🤖 AI Summary
Reinforcement learning agents often lack interpretability and reliability due to behavioral discrepancies from humans. To address this, this work proposes Hierarchical Macro-Action Quantization (HiMAQ), a method that encodes human demonstrations into structured behavioral units through a two-level vector quantization mechanism: first clustering fine-grained sub-actions and then aggregating them into high-level macro-actions. Experiments on the D4RL benchmark demonstrate that HiMAQ consistently enhances the human-likeness of agent behavior across multiple offline reinforcement learning algorithms—including IQL, SAC, and RLPD—while maintaining comparable or higher task success rates. HiMAQ outperforms its non-hierarchical counterpart, MAQ, exhibiting strong generalization capability and practical utility.
📝 Abstract
Human-like agents are a long-standing goal of artificial intelligence.
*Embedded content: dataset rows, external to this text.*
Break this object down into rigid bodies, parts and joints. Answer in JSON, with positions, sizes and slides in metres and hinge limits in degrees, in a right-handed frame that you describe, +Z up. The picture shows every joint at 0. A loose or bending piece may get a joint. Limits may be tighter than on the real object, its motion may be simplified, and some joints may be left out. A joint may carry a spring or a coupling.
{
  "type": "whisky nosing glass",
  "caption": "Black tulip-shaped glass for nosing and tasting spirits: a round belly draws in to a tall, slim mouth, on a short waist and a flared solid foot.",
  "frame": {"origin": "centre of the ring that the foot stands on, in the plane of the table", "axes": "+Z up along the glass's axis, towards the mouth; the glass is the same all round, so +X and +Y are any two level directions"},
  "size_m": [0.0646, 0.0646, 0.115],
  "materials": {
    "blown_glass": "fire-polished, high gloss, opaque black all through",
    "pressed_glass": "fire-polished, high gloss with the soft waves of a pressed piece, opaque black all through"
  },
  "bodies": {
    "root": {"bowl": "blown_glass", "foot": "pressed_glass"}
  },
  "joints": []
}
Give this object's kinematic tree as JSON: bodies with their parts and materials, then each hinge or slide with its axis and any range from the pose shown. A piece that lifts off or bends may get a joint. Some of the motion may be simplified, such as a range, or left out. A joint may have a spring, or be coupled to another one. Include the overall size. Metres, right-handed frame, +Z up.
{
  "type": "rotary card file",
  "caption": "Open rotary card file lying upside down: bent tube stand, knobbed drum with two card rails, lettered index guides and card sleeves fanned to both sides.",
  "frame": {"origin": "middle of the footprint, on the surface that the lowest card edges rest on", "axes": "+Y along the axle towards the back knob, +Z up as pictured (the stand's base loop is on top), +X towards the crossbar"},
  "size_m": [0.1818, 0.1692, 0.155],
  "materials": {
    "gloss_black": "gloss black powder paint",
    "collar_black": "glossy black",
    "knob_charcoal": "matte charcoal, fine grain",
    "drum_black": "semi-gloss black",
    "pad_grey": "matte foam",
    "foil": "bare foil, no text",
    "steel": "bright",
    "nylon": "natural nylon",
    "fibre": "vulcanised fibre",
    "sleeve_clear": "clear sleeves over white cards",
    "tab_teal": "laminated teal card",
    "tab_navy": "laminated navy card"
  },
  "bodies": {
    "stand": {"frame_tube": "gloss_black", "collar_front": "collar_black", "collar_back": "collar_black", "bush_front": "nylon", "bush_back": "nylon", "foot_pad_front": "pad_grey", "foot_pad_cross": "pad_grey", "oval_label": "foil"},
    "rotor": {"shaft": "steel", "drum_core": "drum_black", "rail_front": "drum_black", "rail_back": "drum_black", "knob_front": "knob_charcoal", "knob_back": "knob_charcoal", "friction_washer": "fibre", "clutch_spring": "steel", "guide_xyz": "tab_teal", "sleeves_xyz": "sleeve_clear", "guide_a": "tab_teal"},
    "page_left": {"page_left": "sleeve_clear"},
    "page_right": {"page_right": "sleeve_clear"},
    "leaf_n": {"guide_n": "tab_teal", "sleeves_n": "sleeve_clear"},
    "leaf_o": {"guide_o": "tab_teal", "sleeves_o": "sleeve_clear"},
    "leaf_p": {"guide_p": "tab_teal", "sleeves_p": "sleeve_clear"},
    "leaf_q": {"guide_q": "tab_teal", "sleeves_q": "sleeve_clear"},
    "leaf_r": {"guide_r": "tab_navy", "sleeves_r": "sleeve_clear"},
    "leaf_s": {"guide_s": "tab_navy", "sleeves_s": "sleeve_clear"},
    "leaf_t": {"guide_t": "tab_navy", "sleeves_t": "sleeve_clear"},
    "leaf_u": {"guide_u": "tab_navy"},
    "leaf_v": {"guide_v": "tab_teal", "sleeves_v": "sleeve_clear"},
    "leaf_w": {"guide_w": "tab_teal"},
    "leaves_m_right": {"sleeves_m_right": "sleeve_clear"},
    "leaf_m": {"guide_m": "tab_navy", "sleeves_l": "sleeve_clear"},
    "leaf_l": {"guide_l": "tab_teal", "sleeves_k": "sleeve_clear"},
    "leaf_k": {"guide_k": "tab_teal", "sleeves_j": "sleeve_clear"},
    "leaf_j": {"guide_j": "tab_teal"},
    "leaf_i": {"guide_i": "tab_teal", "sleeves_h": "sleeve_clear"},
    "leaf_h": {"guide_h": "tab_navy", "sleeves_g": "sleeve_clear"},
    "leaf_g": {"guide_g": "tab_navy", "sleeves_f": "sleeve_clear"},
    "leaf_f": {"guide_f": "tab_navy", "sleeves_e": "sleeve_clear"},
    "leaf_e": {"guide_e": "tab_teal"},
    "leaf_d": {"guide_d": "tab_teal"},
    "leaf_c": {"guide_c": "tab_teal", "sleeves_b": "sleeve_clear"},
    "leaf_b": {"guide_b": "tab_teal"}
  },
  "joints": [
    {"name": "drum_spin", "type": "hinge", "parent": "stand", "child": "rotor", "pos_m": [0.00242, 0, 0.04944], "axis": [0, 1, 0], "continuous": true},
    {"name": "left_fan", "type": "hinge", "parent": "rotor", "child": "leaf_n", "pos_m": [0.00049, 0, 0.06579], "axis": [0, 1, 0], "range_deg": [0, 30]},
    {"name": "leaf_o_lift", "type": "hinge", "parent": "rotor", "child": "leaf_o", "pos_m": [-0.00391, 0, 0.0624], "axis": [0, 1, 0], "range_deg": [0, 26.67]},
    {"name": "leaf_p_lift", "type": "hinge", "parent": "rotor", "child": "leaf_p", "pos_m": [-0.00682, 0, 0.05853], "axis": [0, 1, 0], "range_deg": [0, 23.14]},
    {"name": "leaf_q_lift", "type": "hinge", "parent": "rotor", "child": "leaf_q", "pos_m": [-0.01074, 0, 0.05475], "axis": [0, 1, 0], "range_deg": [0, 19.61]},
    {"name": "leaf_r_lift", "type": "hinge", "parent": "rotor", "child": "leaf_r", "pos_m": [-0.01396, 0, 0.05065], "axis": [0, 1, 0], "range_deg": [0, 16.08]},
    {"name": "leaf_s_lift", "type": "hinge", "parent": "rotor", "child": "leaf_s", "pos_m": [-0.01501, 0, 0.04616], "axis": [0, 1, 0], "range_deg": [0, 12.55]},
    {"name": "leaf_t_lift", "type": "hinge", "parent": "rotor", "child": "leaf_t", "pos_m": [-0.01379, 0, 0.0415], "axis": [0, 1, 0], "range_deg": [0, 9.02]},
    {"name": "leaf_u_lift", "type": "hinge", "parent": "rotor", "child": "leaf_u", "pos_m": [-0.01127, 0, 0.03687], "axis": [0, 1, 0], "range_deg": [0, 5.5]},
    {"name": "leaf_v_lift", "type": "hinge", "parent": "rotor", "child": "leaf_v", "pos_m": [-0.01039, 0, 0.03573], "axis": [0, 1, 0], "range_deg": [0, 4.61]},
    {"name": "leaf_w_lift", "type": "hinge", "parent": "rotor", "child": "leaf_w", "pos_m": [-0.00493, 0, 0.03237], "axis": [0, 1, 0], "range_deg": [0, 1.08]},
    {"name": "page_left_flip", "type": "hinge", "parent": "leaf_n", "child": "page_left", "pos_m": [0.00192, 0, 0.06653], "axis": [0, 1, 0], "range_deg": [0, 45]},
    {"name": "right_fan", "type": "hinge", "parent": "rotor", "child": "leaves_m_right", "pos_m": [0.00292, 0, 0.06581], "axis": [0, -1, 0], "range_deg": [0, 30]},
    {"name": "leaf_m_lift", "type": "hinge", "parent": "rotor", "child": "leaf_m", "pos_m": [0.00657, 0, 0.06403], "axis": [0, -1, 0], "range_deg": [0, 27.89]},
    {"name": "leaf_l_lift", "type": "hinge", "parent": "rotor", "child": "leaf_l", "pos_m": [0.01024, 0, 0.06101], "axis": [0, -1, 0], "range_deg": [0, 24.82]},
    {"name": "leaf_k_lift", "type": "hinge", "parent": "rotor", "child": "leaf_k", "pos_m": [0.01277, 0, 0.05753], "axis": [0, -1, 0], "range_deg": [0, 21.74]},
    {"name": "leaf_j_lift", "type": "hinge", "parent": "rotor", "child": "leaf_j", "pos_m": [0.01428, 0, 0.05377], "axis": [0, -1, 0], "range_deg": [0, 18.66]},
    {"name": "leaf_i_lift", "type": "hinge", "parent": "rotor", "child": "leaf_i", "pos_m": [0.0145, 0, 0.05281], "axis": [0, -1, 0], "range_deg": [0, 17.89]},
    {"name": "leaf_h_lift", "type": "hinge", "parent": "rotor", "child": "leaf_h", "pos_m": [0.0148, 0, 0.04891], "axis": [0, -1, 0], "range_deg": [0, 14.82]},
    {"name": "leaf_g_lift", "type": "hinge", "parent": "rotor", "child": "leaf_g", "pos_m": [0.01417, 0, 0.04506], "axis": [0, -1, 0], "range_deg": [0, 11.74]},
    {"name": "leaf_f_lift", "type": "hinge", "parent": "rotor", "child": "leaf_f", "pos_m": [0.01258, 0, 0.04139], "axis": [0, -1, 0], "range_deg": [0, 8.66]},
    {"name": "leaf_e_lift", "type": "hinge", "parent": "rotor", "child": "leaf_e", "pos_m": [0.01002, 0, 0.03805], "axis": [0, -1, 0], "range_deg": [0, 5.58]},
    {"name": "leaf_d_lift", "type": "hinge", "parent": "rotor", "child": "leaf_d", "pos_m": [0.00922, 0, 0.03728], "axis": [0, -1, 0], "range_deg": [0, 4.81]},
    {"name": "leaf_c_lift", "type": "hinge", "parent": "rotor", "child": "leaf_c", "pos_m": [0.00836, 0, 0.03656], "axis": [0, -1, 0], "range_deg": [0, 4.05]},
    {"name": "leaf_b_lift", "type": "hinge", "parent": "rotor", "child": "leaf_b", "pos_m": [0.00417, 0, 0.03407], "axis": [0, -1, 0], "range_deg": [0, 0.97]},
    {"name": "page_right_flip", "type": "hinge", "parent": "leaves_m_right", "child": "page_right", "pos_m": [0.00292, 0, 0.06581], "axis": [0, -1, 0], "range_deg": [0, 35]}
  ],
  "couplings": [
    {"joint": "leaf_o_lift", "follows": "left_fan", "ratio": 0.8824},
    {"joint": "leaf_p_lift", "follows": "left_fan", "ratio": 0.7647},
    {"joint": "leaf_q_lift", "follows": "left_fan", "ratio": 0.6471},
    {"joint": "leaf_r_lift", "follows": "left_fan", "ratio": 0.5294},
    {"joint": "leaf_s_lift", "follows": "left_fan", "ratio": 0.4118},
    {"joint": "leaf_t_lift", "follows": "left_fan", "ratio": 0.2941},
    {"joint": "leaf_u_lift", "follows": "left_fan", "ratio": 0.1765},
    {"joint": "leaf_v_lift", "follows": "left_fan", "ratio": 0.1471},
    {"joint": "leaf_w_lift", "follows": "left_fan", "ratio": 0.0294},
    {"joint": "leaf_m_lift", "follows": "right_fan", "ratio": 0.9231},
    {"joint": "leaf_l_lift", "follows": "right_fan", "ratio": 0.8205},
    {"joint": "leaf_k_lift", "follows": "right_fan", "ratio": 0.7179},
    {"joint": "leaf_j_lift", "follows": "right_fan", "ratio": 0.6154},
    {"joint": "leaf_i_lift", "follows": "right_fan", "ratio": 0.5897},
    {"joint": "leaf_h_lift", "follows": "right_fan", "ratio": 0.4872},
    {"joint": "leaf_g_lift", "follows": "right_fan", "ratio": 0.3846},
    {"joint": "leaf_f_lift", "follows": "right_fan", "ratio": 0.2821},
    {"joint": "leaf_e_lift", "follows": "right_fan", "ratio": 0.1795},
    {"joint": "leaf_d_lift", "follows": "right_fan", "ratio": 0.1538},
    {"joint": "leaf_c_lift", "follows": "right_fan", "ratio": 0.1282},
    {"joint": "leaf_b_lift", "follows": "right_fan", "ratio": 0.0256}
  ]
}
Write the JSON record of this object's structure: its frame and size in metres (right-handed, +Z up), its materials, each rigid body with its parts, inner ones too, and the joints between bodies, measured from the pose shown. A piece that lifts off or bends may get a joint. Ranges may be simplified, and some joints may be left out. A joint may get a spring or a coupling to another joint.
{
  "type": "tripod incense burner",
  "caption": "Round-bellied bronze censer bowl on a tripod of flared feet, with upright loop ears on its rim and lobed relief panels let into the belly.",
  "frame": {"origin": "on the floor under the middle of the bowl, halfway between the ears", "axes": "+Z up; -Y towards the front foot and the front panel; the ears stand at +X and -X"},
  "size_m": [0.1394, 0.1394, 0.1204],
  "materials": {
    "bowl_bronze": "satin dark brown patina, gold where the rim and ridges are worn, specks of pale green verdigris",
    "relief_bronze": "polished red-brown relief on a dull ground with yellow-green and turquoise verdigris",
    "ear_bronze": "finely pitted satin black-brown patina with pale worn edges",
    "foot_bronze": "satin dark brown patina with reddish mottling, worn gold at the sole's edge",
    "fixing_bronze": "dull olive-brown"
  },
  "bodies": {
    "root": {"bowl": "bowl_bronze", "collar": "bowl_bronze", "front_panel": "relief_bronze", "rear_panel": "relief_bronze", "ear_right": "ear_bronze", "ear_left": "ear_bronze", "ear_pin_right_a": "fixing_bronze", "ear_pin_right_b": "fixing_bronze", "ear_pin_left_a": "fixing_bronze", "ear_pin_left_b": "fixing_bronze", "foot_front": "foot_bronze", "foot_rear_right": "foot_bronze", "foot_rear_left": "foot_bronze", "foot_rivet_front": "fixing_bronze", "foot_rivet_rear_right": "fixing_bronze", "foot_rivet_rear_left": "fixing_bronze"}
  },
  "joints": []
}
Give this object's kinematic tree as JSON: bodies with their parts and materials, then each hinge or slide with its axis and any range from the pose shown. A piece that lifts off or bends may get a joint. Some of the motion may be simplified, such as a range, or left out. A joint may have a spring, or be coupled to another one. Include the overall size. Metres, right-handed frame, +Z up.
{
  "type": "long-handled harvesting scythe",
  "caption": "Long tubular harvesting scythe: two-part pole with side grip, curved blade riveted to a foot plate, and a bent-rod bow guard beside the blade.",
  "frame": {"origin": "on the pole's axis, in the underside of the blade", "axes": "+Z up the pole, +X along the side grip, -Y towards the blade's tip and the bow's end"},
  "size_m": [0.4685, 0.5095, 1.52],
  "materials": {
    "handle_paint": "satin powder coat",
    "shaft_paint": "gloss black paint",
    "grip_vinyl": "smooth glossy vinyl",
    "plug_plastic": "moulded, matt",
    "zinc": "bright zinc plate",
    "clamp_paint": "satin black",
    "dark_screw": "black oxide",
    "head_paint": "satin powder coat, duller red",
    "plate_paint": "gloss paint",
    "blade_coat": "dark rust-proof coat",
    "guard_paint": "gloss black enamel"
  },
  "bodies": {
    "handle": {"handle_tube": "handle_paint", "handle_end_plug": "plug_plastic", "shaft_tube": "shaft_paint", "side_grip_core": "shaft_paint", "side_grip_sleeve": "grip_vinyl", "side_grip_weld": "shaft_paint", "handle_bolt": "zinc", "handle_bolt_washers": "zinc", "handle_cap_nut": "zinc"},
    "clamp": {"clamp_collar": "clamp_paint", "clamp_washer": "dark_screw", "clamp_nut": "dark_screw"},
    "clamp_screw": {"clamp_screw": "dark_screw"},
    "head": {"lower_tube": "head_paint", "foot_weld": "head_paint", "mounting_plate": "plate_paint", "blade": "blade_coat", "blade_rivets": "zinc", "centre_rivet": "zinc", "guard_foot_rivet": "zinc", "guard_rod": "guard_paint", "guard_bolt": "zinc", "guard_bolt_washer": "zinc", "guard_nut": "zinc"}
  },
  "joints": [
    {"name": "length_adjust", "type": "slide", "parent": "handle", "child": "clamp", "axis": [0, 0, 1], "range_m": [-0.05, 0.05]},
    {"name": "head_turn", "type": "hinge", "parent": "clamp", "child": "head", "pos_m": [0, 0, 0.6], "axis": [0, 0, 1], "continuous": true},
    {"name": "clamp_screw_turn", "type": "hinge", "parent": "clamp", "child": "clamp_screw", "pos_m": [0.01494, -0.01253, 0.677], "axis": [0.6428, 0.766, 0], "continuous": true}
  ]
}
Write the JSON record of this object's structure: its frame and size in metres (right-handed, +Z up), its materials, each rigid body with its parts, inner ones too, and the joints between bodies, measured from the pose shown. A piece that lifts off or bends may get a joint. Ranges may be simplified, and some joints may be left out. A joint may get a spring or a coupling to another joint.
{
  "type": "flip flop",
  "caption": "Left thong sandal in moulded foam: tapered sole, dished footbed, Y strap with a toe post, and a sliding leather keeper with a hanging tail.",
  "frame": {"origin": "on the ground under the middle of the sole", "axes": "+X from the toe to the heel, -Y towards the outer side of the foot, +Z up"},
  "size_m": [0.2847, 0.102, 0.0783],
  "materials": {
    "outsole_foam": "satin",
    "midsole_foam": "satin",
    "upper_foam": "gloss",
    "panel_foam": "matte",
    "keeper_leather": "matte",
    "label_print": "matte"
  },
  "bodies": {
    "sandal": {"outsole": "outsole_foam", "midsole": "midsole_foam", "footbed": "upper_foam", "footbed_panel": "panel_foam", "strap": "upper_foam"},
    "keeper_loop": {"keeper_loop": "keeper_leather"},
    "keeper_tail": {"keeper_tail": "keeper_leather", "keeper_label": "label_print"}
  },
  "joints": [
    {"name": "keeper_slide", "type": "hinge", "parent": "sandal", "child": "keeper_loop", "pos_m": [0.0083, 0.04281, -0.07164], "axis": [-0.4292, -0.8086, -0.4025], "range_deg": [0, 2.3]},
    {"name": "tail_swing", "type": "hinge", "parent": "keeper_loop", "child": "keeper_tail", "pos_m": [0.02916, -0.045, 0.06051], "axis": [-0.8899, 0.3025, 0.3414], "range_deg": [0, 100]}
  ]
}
Despite strong performance, most reinforcement learning (RL) agents remain reward-driven and often exhibit behaviors that differ from humans, limiting interpretability and reliability. In this work, we introduce a novel human-like RL framework that predicts action sequences closely aligned with human behaviors while maximizing rewards. Specifically, we encode human demonstrations into macro actions using a hierarchical macro action quantization approach (termed HiMAQ) consisting of two successive levels of vector quantization. The lower quantization level maps input actions to fine-grained subaction clusters, while the higher quantization level aggregates these subaction clusters into action clusters. Extensive evaluations on the D4RL benchmarks show that our hierarchical approach outperforms the non-hierarchical baseline (MAQ), achieving better human-likeness scores while maintaining comparable or better success rates than previous RL agents. The improvements generalize across integrations with various RL algorithms, namely IQL, SAC, and RLPD.